In this case, the owner owes about $1.5 million in unpaid property taxes. The proposal that we’ve negotiated is to forgive about 50 percent of the taxes.

We should be encouraging these sorts of private investments in remediating Bridgeport’s many contaminated properties. This must be a significant thrust of our development strategy.

Now let’s do the math: The State Street property effectively pays no taxes currently. The city has not received taxes in a number of years, and based upon pending litigation, would not b3e receiving taxes for a number of years, and would in fact have significant legal fees associated with battling this in court. The deal requires the developer to pay the city $550,000 – fair market value – for the property. Cash-in-hand upon transfer of the title will be deposited into the city’s general fund. It is estimated that the new development will pay $120,000 per year in real estate taxes. So, in my book, $670,000 is a lot more than nothing.

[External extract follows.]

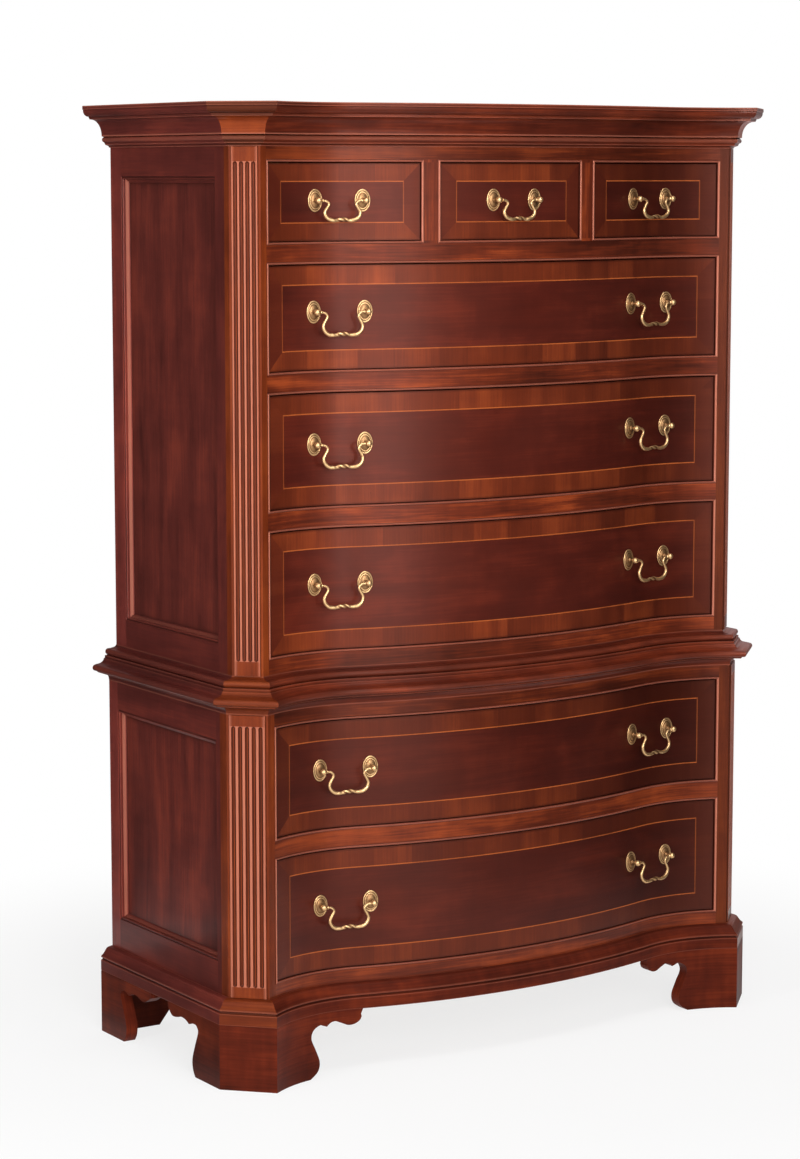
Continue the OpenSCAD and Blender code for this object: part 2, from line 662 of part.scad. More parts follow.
// Stepped oval plate laid on the front at a tilt, pierced for the shank
module rosette(tilt) difference() {
    rotate(tilt) translate([0, -rosette_seat, 0]) rotate([90, 0, 0])
        for (tier = [[1, 0.3], [0.82, 0.58], [0.6, 0.8], [0.36, 1]])
            linear_extrude(rosette_t * tier[1]) polygon([for (a = [0:18:342])
                tier[0] / 2 * [rosette_w * cos(a), rosette_h * sin(a)]]);
    rotate([90, 0, 0]) translate([0, 0, -5])
        cylinder(d = shank_d + 4 * joint_gap, h = rosette_t + 10, $fn = round_fn);
}

module pull_nut() rotate([90, 0, 0]) translate([0, 0, -front_t - nut_t - 1.5]) difference() {
    cylinder(d = 2 * shank_d, h = nut_t, $fn = 6);
    translate([0, 0, -1]) cylinder(d = shank_d + 2 * joint_gap, h = nut_t + 2, $fn = round_fn);
}

module drawer_pull_mounts(d) color(brass) for (x = pulls_of(d)) at_pull(d, x)
    for (side = [-1, 1]) translate([side * spacing_of(d) / 2, 0, 0]) {
        o = step_of(d) - front_recess;
        half = spacing_of(d) / 2;
        pull_post(side);
        rosette(front_angle(x + side * half, o) - front_angle(x, o, half));
        pull_nut();
    }

// Half of a swan-neck bail from its pin to the middle: across, down and thickness
function bail_half(end, drop) = smooth([[end - ball_r - 0.8, 0, arm_d - 1],
    [end - 12.5, -1.2, arm_d - 0.6], [end - 16, -0.2 * drop, arm_d - 0.3],
    [end - 12, -0.42 * drop, arm_d], [end - 9.8, -0.62 * drop, arm_d],
    [end - 15, 3 - drop, arm_d], [end - 24, -drop, arm_d],
    [end - 33, 1.4 - drop, arm_d + 0.4], [0, 2 - drop, grip_d]], 2);

module bail_bar(d, sides = 6) {
    half = bail_half(spacing_of(d) / 2, drop_of(d));
    n = len(half);
    path = concat(half, [for (i = [n - 2:-1:0]) [-half[i].x, half[i].y, half[i].z]]);
    m = len(path);
    points = [for (k = [0:m - 1]) let (
            a = path[max(k - 1, 0)], b = path[min(k + 1, m - 1)], t = [b.x - a.x, b.y - a.y],
            u = k == 0 || k == m - 1 ? [0, 1] : [t.y, -t.x] / norm(t))
        for (i = [0:sides - 1]) let (r = path[k].z / 2, c = 360 * i / sides)
            [path[k].x + r * cos(c) * u.x, r * sin(c), path[k].y + r * cos(c) * u.y]];
    walls = [for (k = [0:m - 2]) for (i = [0:sides - 1])
        let (a = k * sides + i, b = k * sides + (i + 1) % sides)
        each [[a, a + sides, b], [b, a + sides, b + sides]]];
    polyhedron(points, concat(walls, [[for (i = [0:sides - 1]) i]],
        [[for (i = [sides - 1:-1:0]) (m - 1) * sides + i]]));
}

module bail(d, x) color(brass) at_pull(d, x) translate([0, -post_reach, 0]) {
    bail_bar(d);
    for (side = [-1, 1]) translate([side * (spacing_of(d) / 2 - ball_r - 1.6), 0, 0])
        rotate([0, 90 * side, 0]) cylinder(d = pin_d, h = ball_r + 1.6, $fn = round_fn);
}

// Serpentine drawer front, bored for the shanks of its pulls
module drawer_front(d) color(band_wood) {
    z = row_low[row_of(d)];
    o = step_of(d) - front_recess;
    a = [left_of(d) + side_gap, crest_y - far / 2, z + low_gap];
    b = [right_of(d) - side_gap, far, z + row_h[row_of(d)] - top_gap];
    difference() {
        plan_block(o, a, b);
        slab(a.z - 1, b.z + 1, o - front_t);
        for (x = pulls_of(d)) at_pull(d, x)
            for (side = [-1, 1]) translate([side * spacing_of(d) / 2, -5, 0])
                rotate([-90, 0, 0]) cylinder(d = shank_d + 2 * joint_gap, h = front_t + 15, $fn = round_fn);
    }
}

// Drawer box: two sides, a back and a grooved-in bottom behind the front
module drawer_box(d) color(plain_wood) {
    z = row_low[row_of(d)] + low_gap;
    top = row_low[row_of(d)] + row_h[row_of(d)] - top_gap - box_drop;
    x0 = left_of(d) + box_gap;
    x1 = right_of(d) - box_gap;
    o = step_of(d) - front_recess - front_t - joint_gap;
    groove = box_t / 2;
    floor_z = z + bottom_lift;
    front = crest_y - far / 2;
    for (x = [x0, x1 - box_t]) difference() {
        plan_block(o, [x, front, z], [x + box_t, drawer_back_y, top]);
        block([x0 + box_t - groove, front, floor_z - joint_gap],
            [x1 - box_t + groove, drawer_back_y + 1, floor_z + bottom_t + joint_gap]);
    }
    block([x0 + box_t + joint_gap, drawer_back_y - box_t, floor_z + bottom_t + joint_gap],
        [x1 - box_t - joint_gap, drawer_back_y, top]);
    plan_block(o, [x0 + box_t - groove + joint_gap, front, floor_z],
        [x1 - box_t + groove - joint_gap, drawer_back_y, floor_z + bottom_t]);
}

crown_moulding();
top_panel();
upper_posts();
upper_side_frames();
upper_front_rails();
upper_dividers();
upper_cock_beads();
upper_dust_boards();
upper_bottom_board();
waist_moulding();
lower_posts();
lower_side_frames();
lower_front_rails();
lower_cock_beads();
lower_dust_board();
lower_case_boards();
side_panels();
back_boards();
base_moulding();
foot_front_left();
foot_front_right();
foot_rear_left();
foot_rear_right();
for (d = [1:8]) {
    drawer_front(d);
    drawer_box(d);
    drawer_pull_mounts(d);
}
for (p = pulls) bail(p[0], p[2]);
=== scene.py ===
import json
import math

import bmesh
import bpy
import numpy as np
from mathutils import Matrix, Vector

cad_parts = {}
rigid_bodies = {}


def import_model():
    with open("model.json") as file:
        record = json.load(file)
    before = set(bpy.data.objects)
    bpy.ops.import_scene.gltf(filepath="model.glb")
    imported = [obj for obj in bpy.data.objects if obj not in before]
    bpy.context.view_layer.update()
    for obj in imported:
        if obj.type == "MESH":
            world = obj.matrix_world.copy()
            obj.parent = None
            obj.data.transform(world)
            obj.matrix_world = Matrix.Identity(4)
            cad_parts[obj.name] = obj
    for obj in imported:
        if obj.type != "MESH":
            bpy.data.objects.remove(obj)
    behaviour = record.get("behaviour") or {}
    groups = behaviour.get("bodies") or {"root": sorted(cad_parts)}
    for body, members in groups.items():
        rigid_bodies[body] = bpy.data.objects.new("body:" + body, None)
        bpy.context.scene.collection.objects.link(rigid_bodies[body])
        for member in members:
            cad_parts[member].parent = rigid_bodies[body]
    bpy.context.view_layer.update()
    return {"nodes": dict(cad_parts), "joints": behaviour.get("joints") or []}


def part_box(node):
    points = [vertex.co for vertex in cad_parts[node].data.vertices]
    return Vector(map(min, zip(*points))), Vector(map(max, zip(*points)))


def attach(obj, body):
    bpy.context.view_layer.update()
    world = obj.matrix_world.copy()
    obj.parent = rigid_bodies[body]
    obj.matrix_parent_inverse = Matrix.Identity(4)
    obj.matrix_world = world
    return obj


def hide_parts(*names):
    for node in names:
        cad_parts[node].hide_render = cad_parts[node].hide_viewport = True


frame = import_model()
mm = 0.001
rng = np.random.default_rng(11)
print("frame loaded,", len(frame["nodes"]), "CAD nodes")


# Sizes, in millimetres. What the frame can tell is read from it.
case = {
    "hollowInset": 138,     # from the side of the upper case to each hollow's centre
    "hollowRadius": 228, "waveDepth": 47, "cantLeg": 34, "postDepth": 48, "sideThickness": 20, "stileWidth": 13,
}
opening = {"sideGap": 1, "lowGap": 0.8, "topGap": 1.5, "frontRecess": 1, "frontThickness": 20}
bead = {"width": 4, "proud": 1.5, "depth": 9, "ease": 0.35, "step": 9}


def boxOf(node):
    low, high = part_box(node)
    return np.array(low) / mm, np.array(high) / mm


topLow, topHigh = boxOf("top_panel")
halfWidth, backY, crestY = topHigh[0], topHigh[1], topLow[1]
caseStep = boxOf("lower_side_frames")[1][0] - halfWidth
crownLow, crownHigh = boxOf("crown_moulding")
waistLow, waistHigh = boxOf("waist_moulding")
baseLow, baseHigh = boxOf("base_moulding")
seamZ = boxOf("upper_posts")[0][2]
hollowX = halfWidth - case["hollowInset"]
hollowRadius = case["hollowRadius"]
centreSpan = (hollowX ** 2 + case["waveDepth"] ** 2) / (2 * case["waveDepth"])
crestRadius = centreSpan - hollowRadius
crestCentre = crestY + crestRadius
hollowCentre = crestY + case["waveDepth"] - hollowRadius
cornerX = halfWidth - case["cantLeg"]
cornerY = hollowCentre + math.sqrt(hollowRadius ** 2 - (cornerX - hollowX) ** 2)
railBackY = cornerY + case["postDepth"]
postX = cornerX - case["stileWidth"]
openingX = postX - bead["width"]
# offset of each case's face, and the heights between which its posts and sides show
cases = {"upper": (0.0, waistHigh[2], crownLow[2]), "lower": (caseStep, baseHigh[2], waistLow[2])}
sides = (("Left", -1), ("Right", 1))


def frontY(x, offset):
    # a convex arc between two hollows, whose radii grow and shrink with the offset
    x = np.abs(x)
    join = hollowX * (crestRadius + offset) / centreSpan
    crest = crestCentre - np.sqrt(np.maximum((crestRadius + offset) ** 2 - x ** 2, 0))
    hollow = hollowCentre + np.sqrt(np.maximum((hollowRadius - offset) ** 2 - (x - hollowX) ** 2, 0))
    return np.where(x < join, crest, hollow)


def frontSlope(x, offset, step=1.0):
    return math.atan(float(frontY(x + step, offset) - frontY(x - step, offset)) / (2 * step))


def sideCornerY(offset):
    return cornerY + case["cantLeg"] - offset * math.tan(math.radians(22.5))


def cantFront(offset):
    # where the 45 degree cant from the side's corner meets the hollow
    u = halfWidth + offset - hollowX
    v = sideCornerY(offset) - hollowCentre
    run = (u + v - np.sqrt((u + v) ** 2 - 2 * (u * u + v * v - (hollowRadius - offset) ** 2))) / 2
    return halfWidth + offset - run, sideCornerY(offset) - run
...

For the Housatonic Avenue property, it is estimated that a new development, built in accordance with zoning allowances, would likely generate about $400,000 per year in property taxes, based upon the 12.5-acre development. So, to forgive $700,000 in unpaid taxes, Bridgeport recoups that within two years of the development. Taxes generated in years three and beyond represent new revenue for the city.

We need to do these things to rid ourselves once and for all of underutilized properties that don’t generate any tax revenues and present a bad image of the city. These two projects help to achieve both these objectives.

John M. Fabrizi is in the third year of his first elected four-year term as mayor of Bridgeport. Previous to that, he served as Bridgeport City Council President and became mayor when former Mayor Joseph P. Gamin resigned in 2003.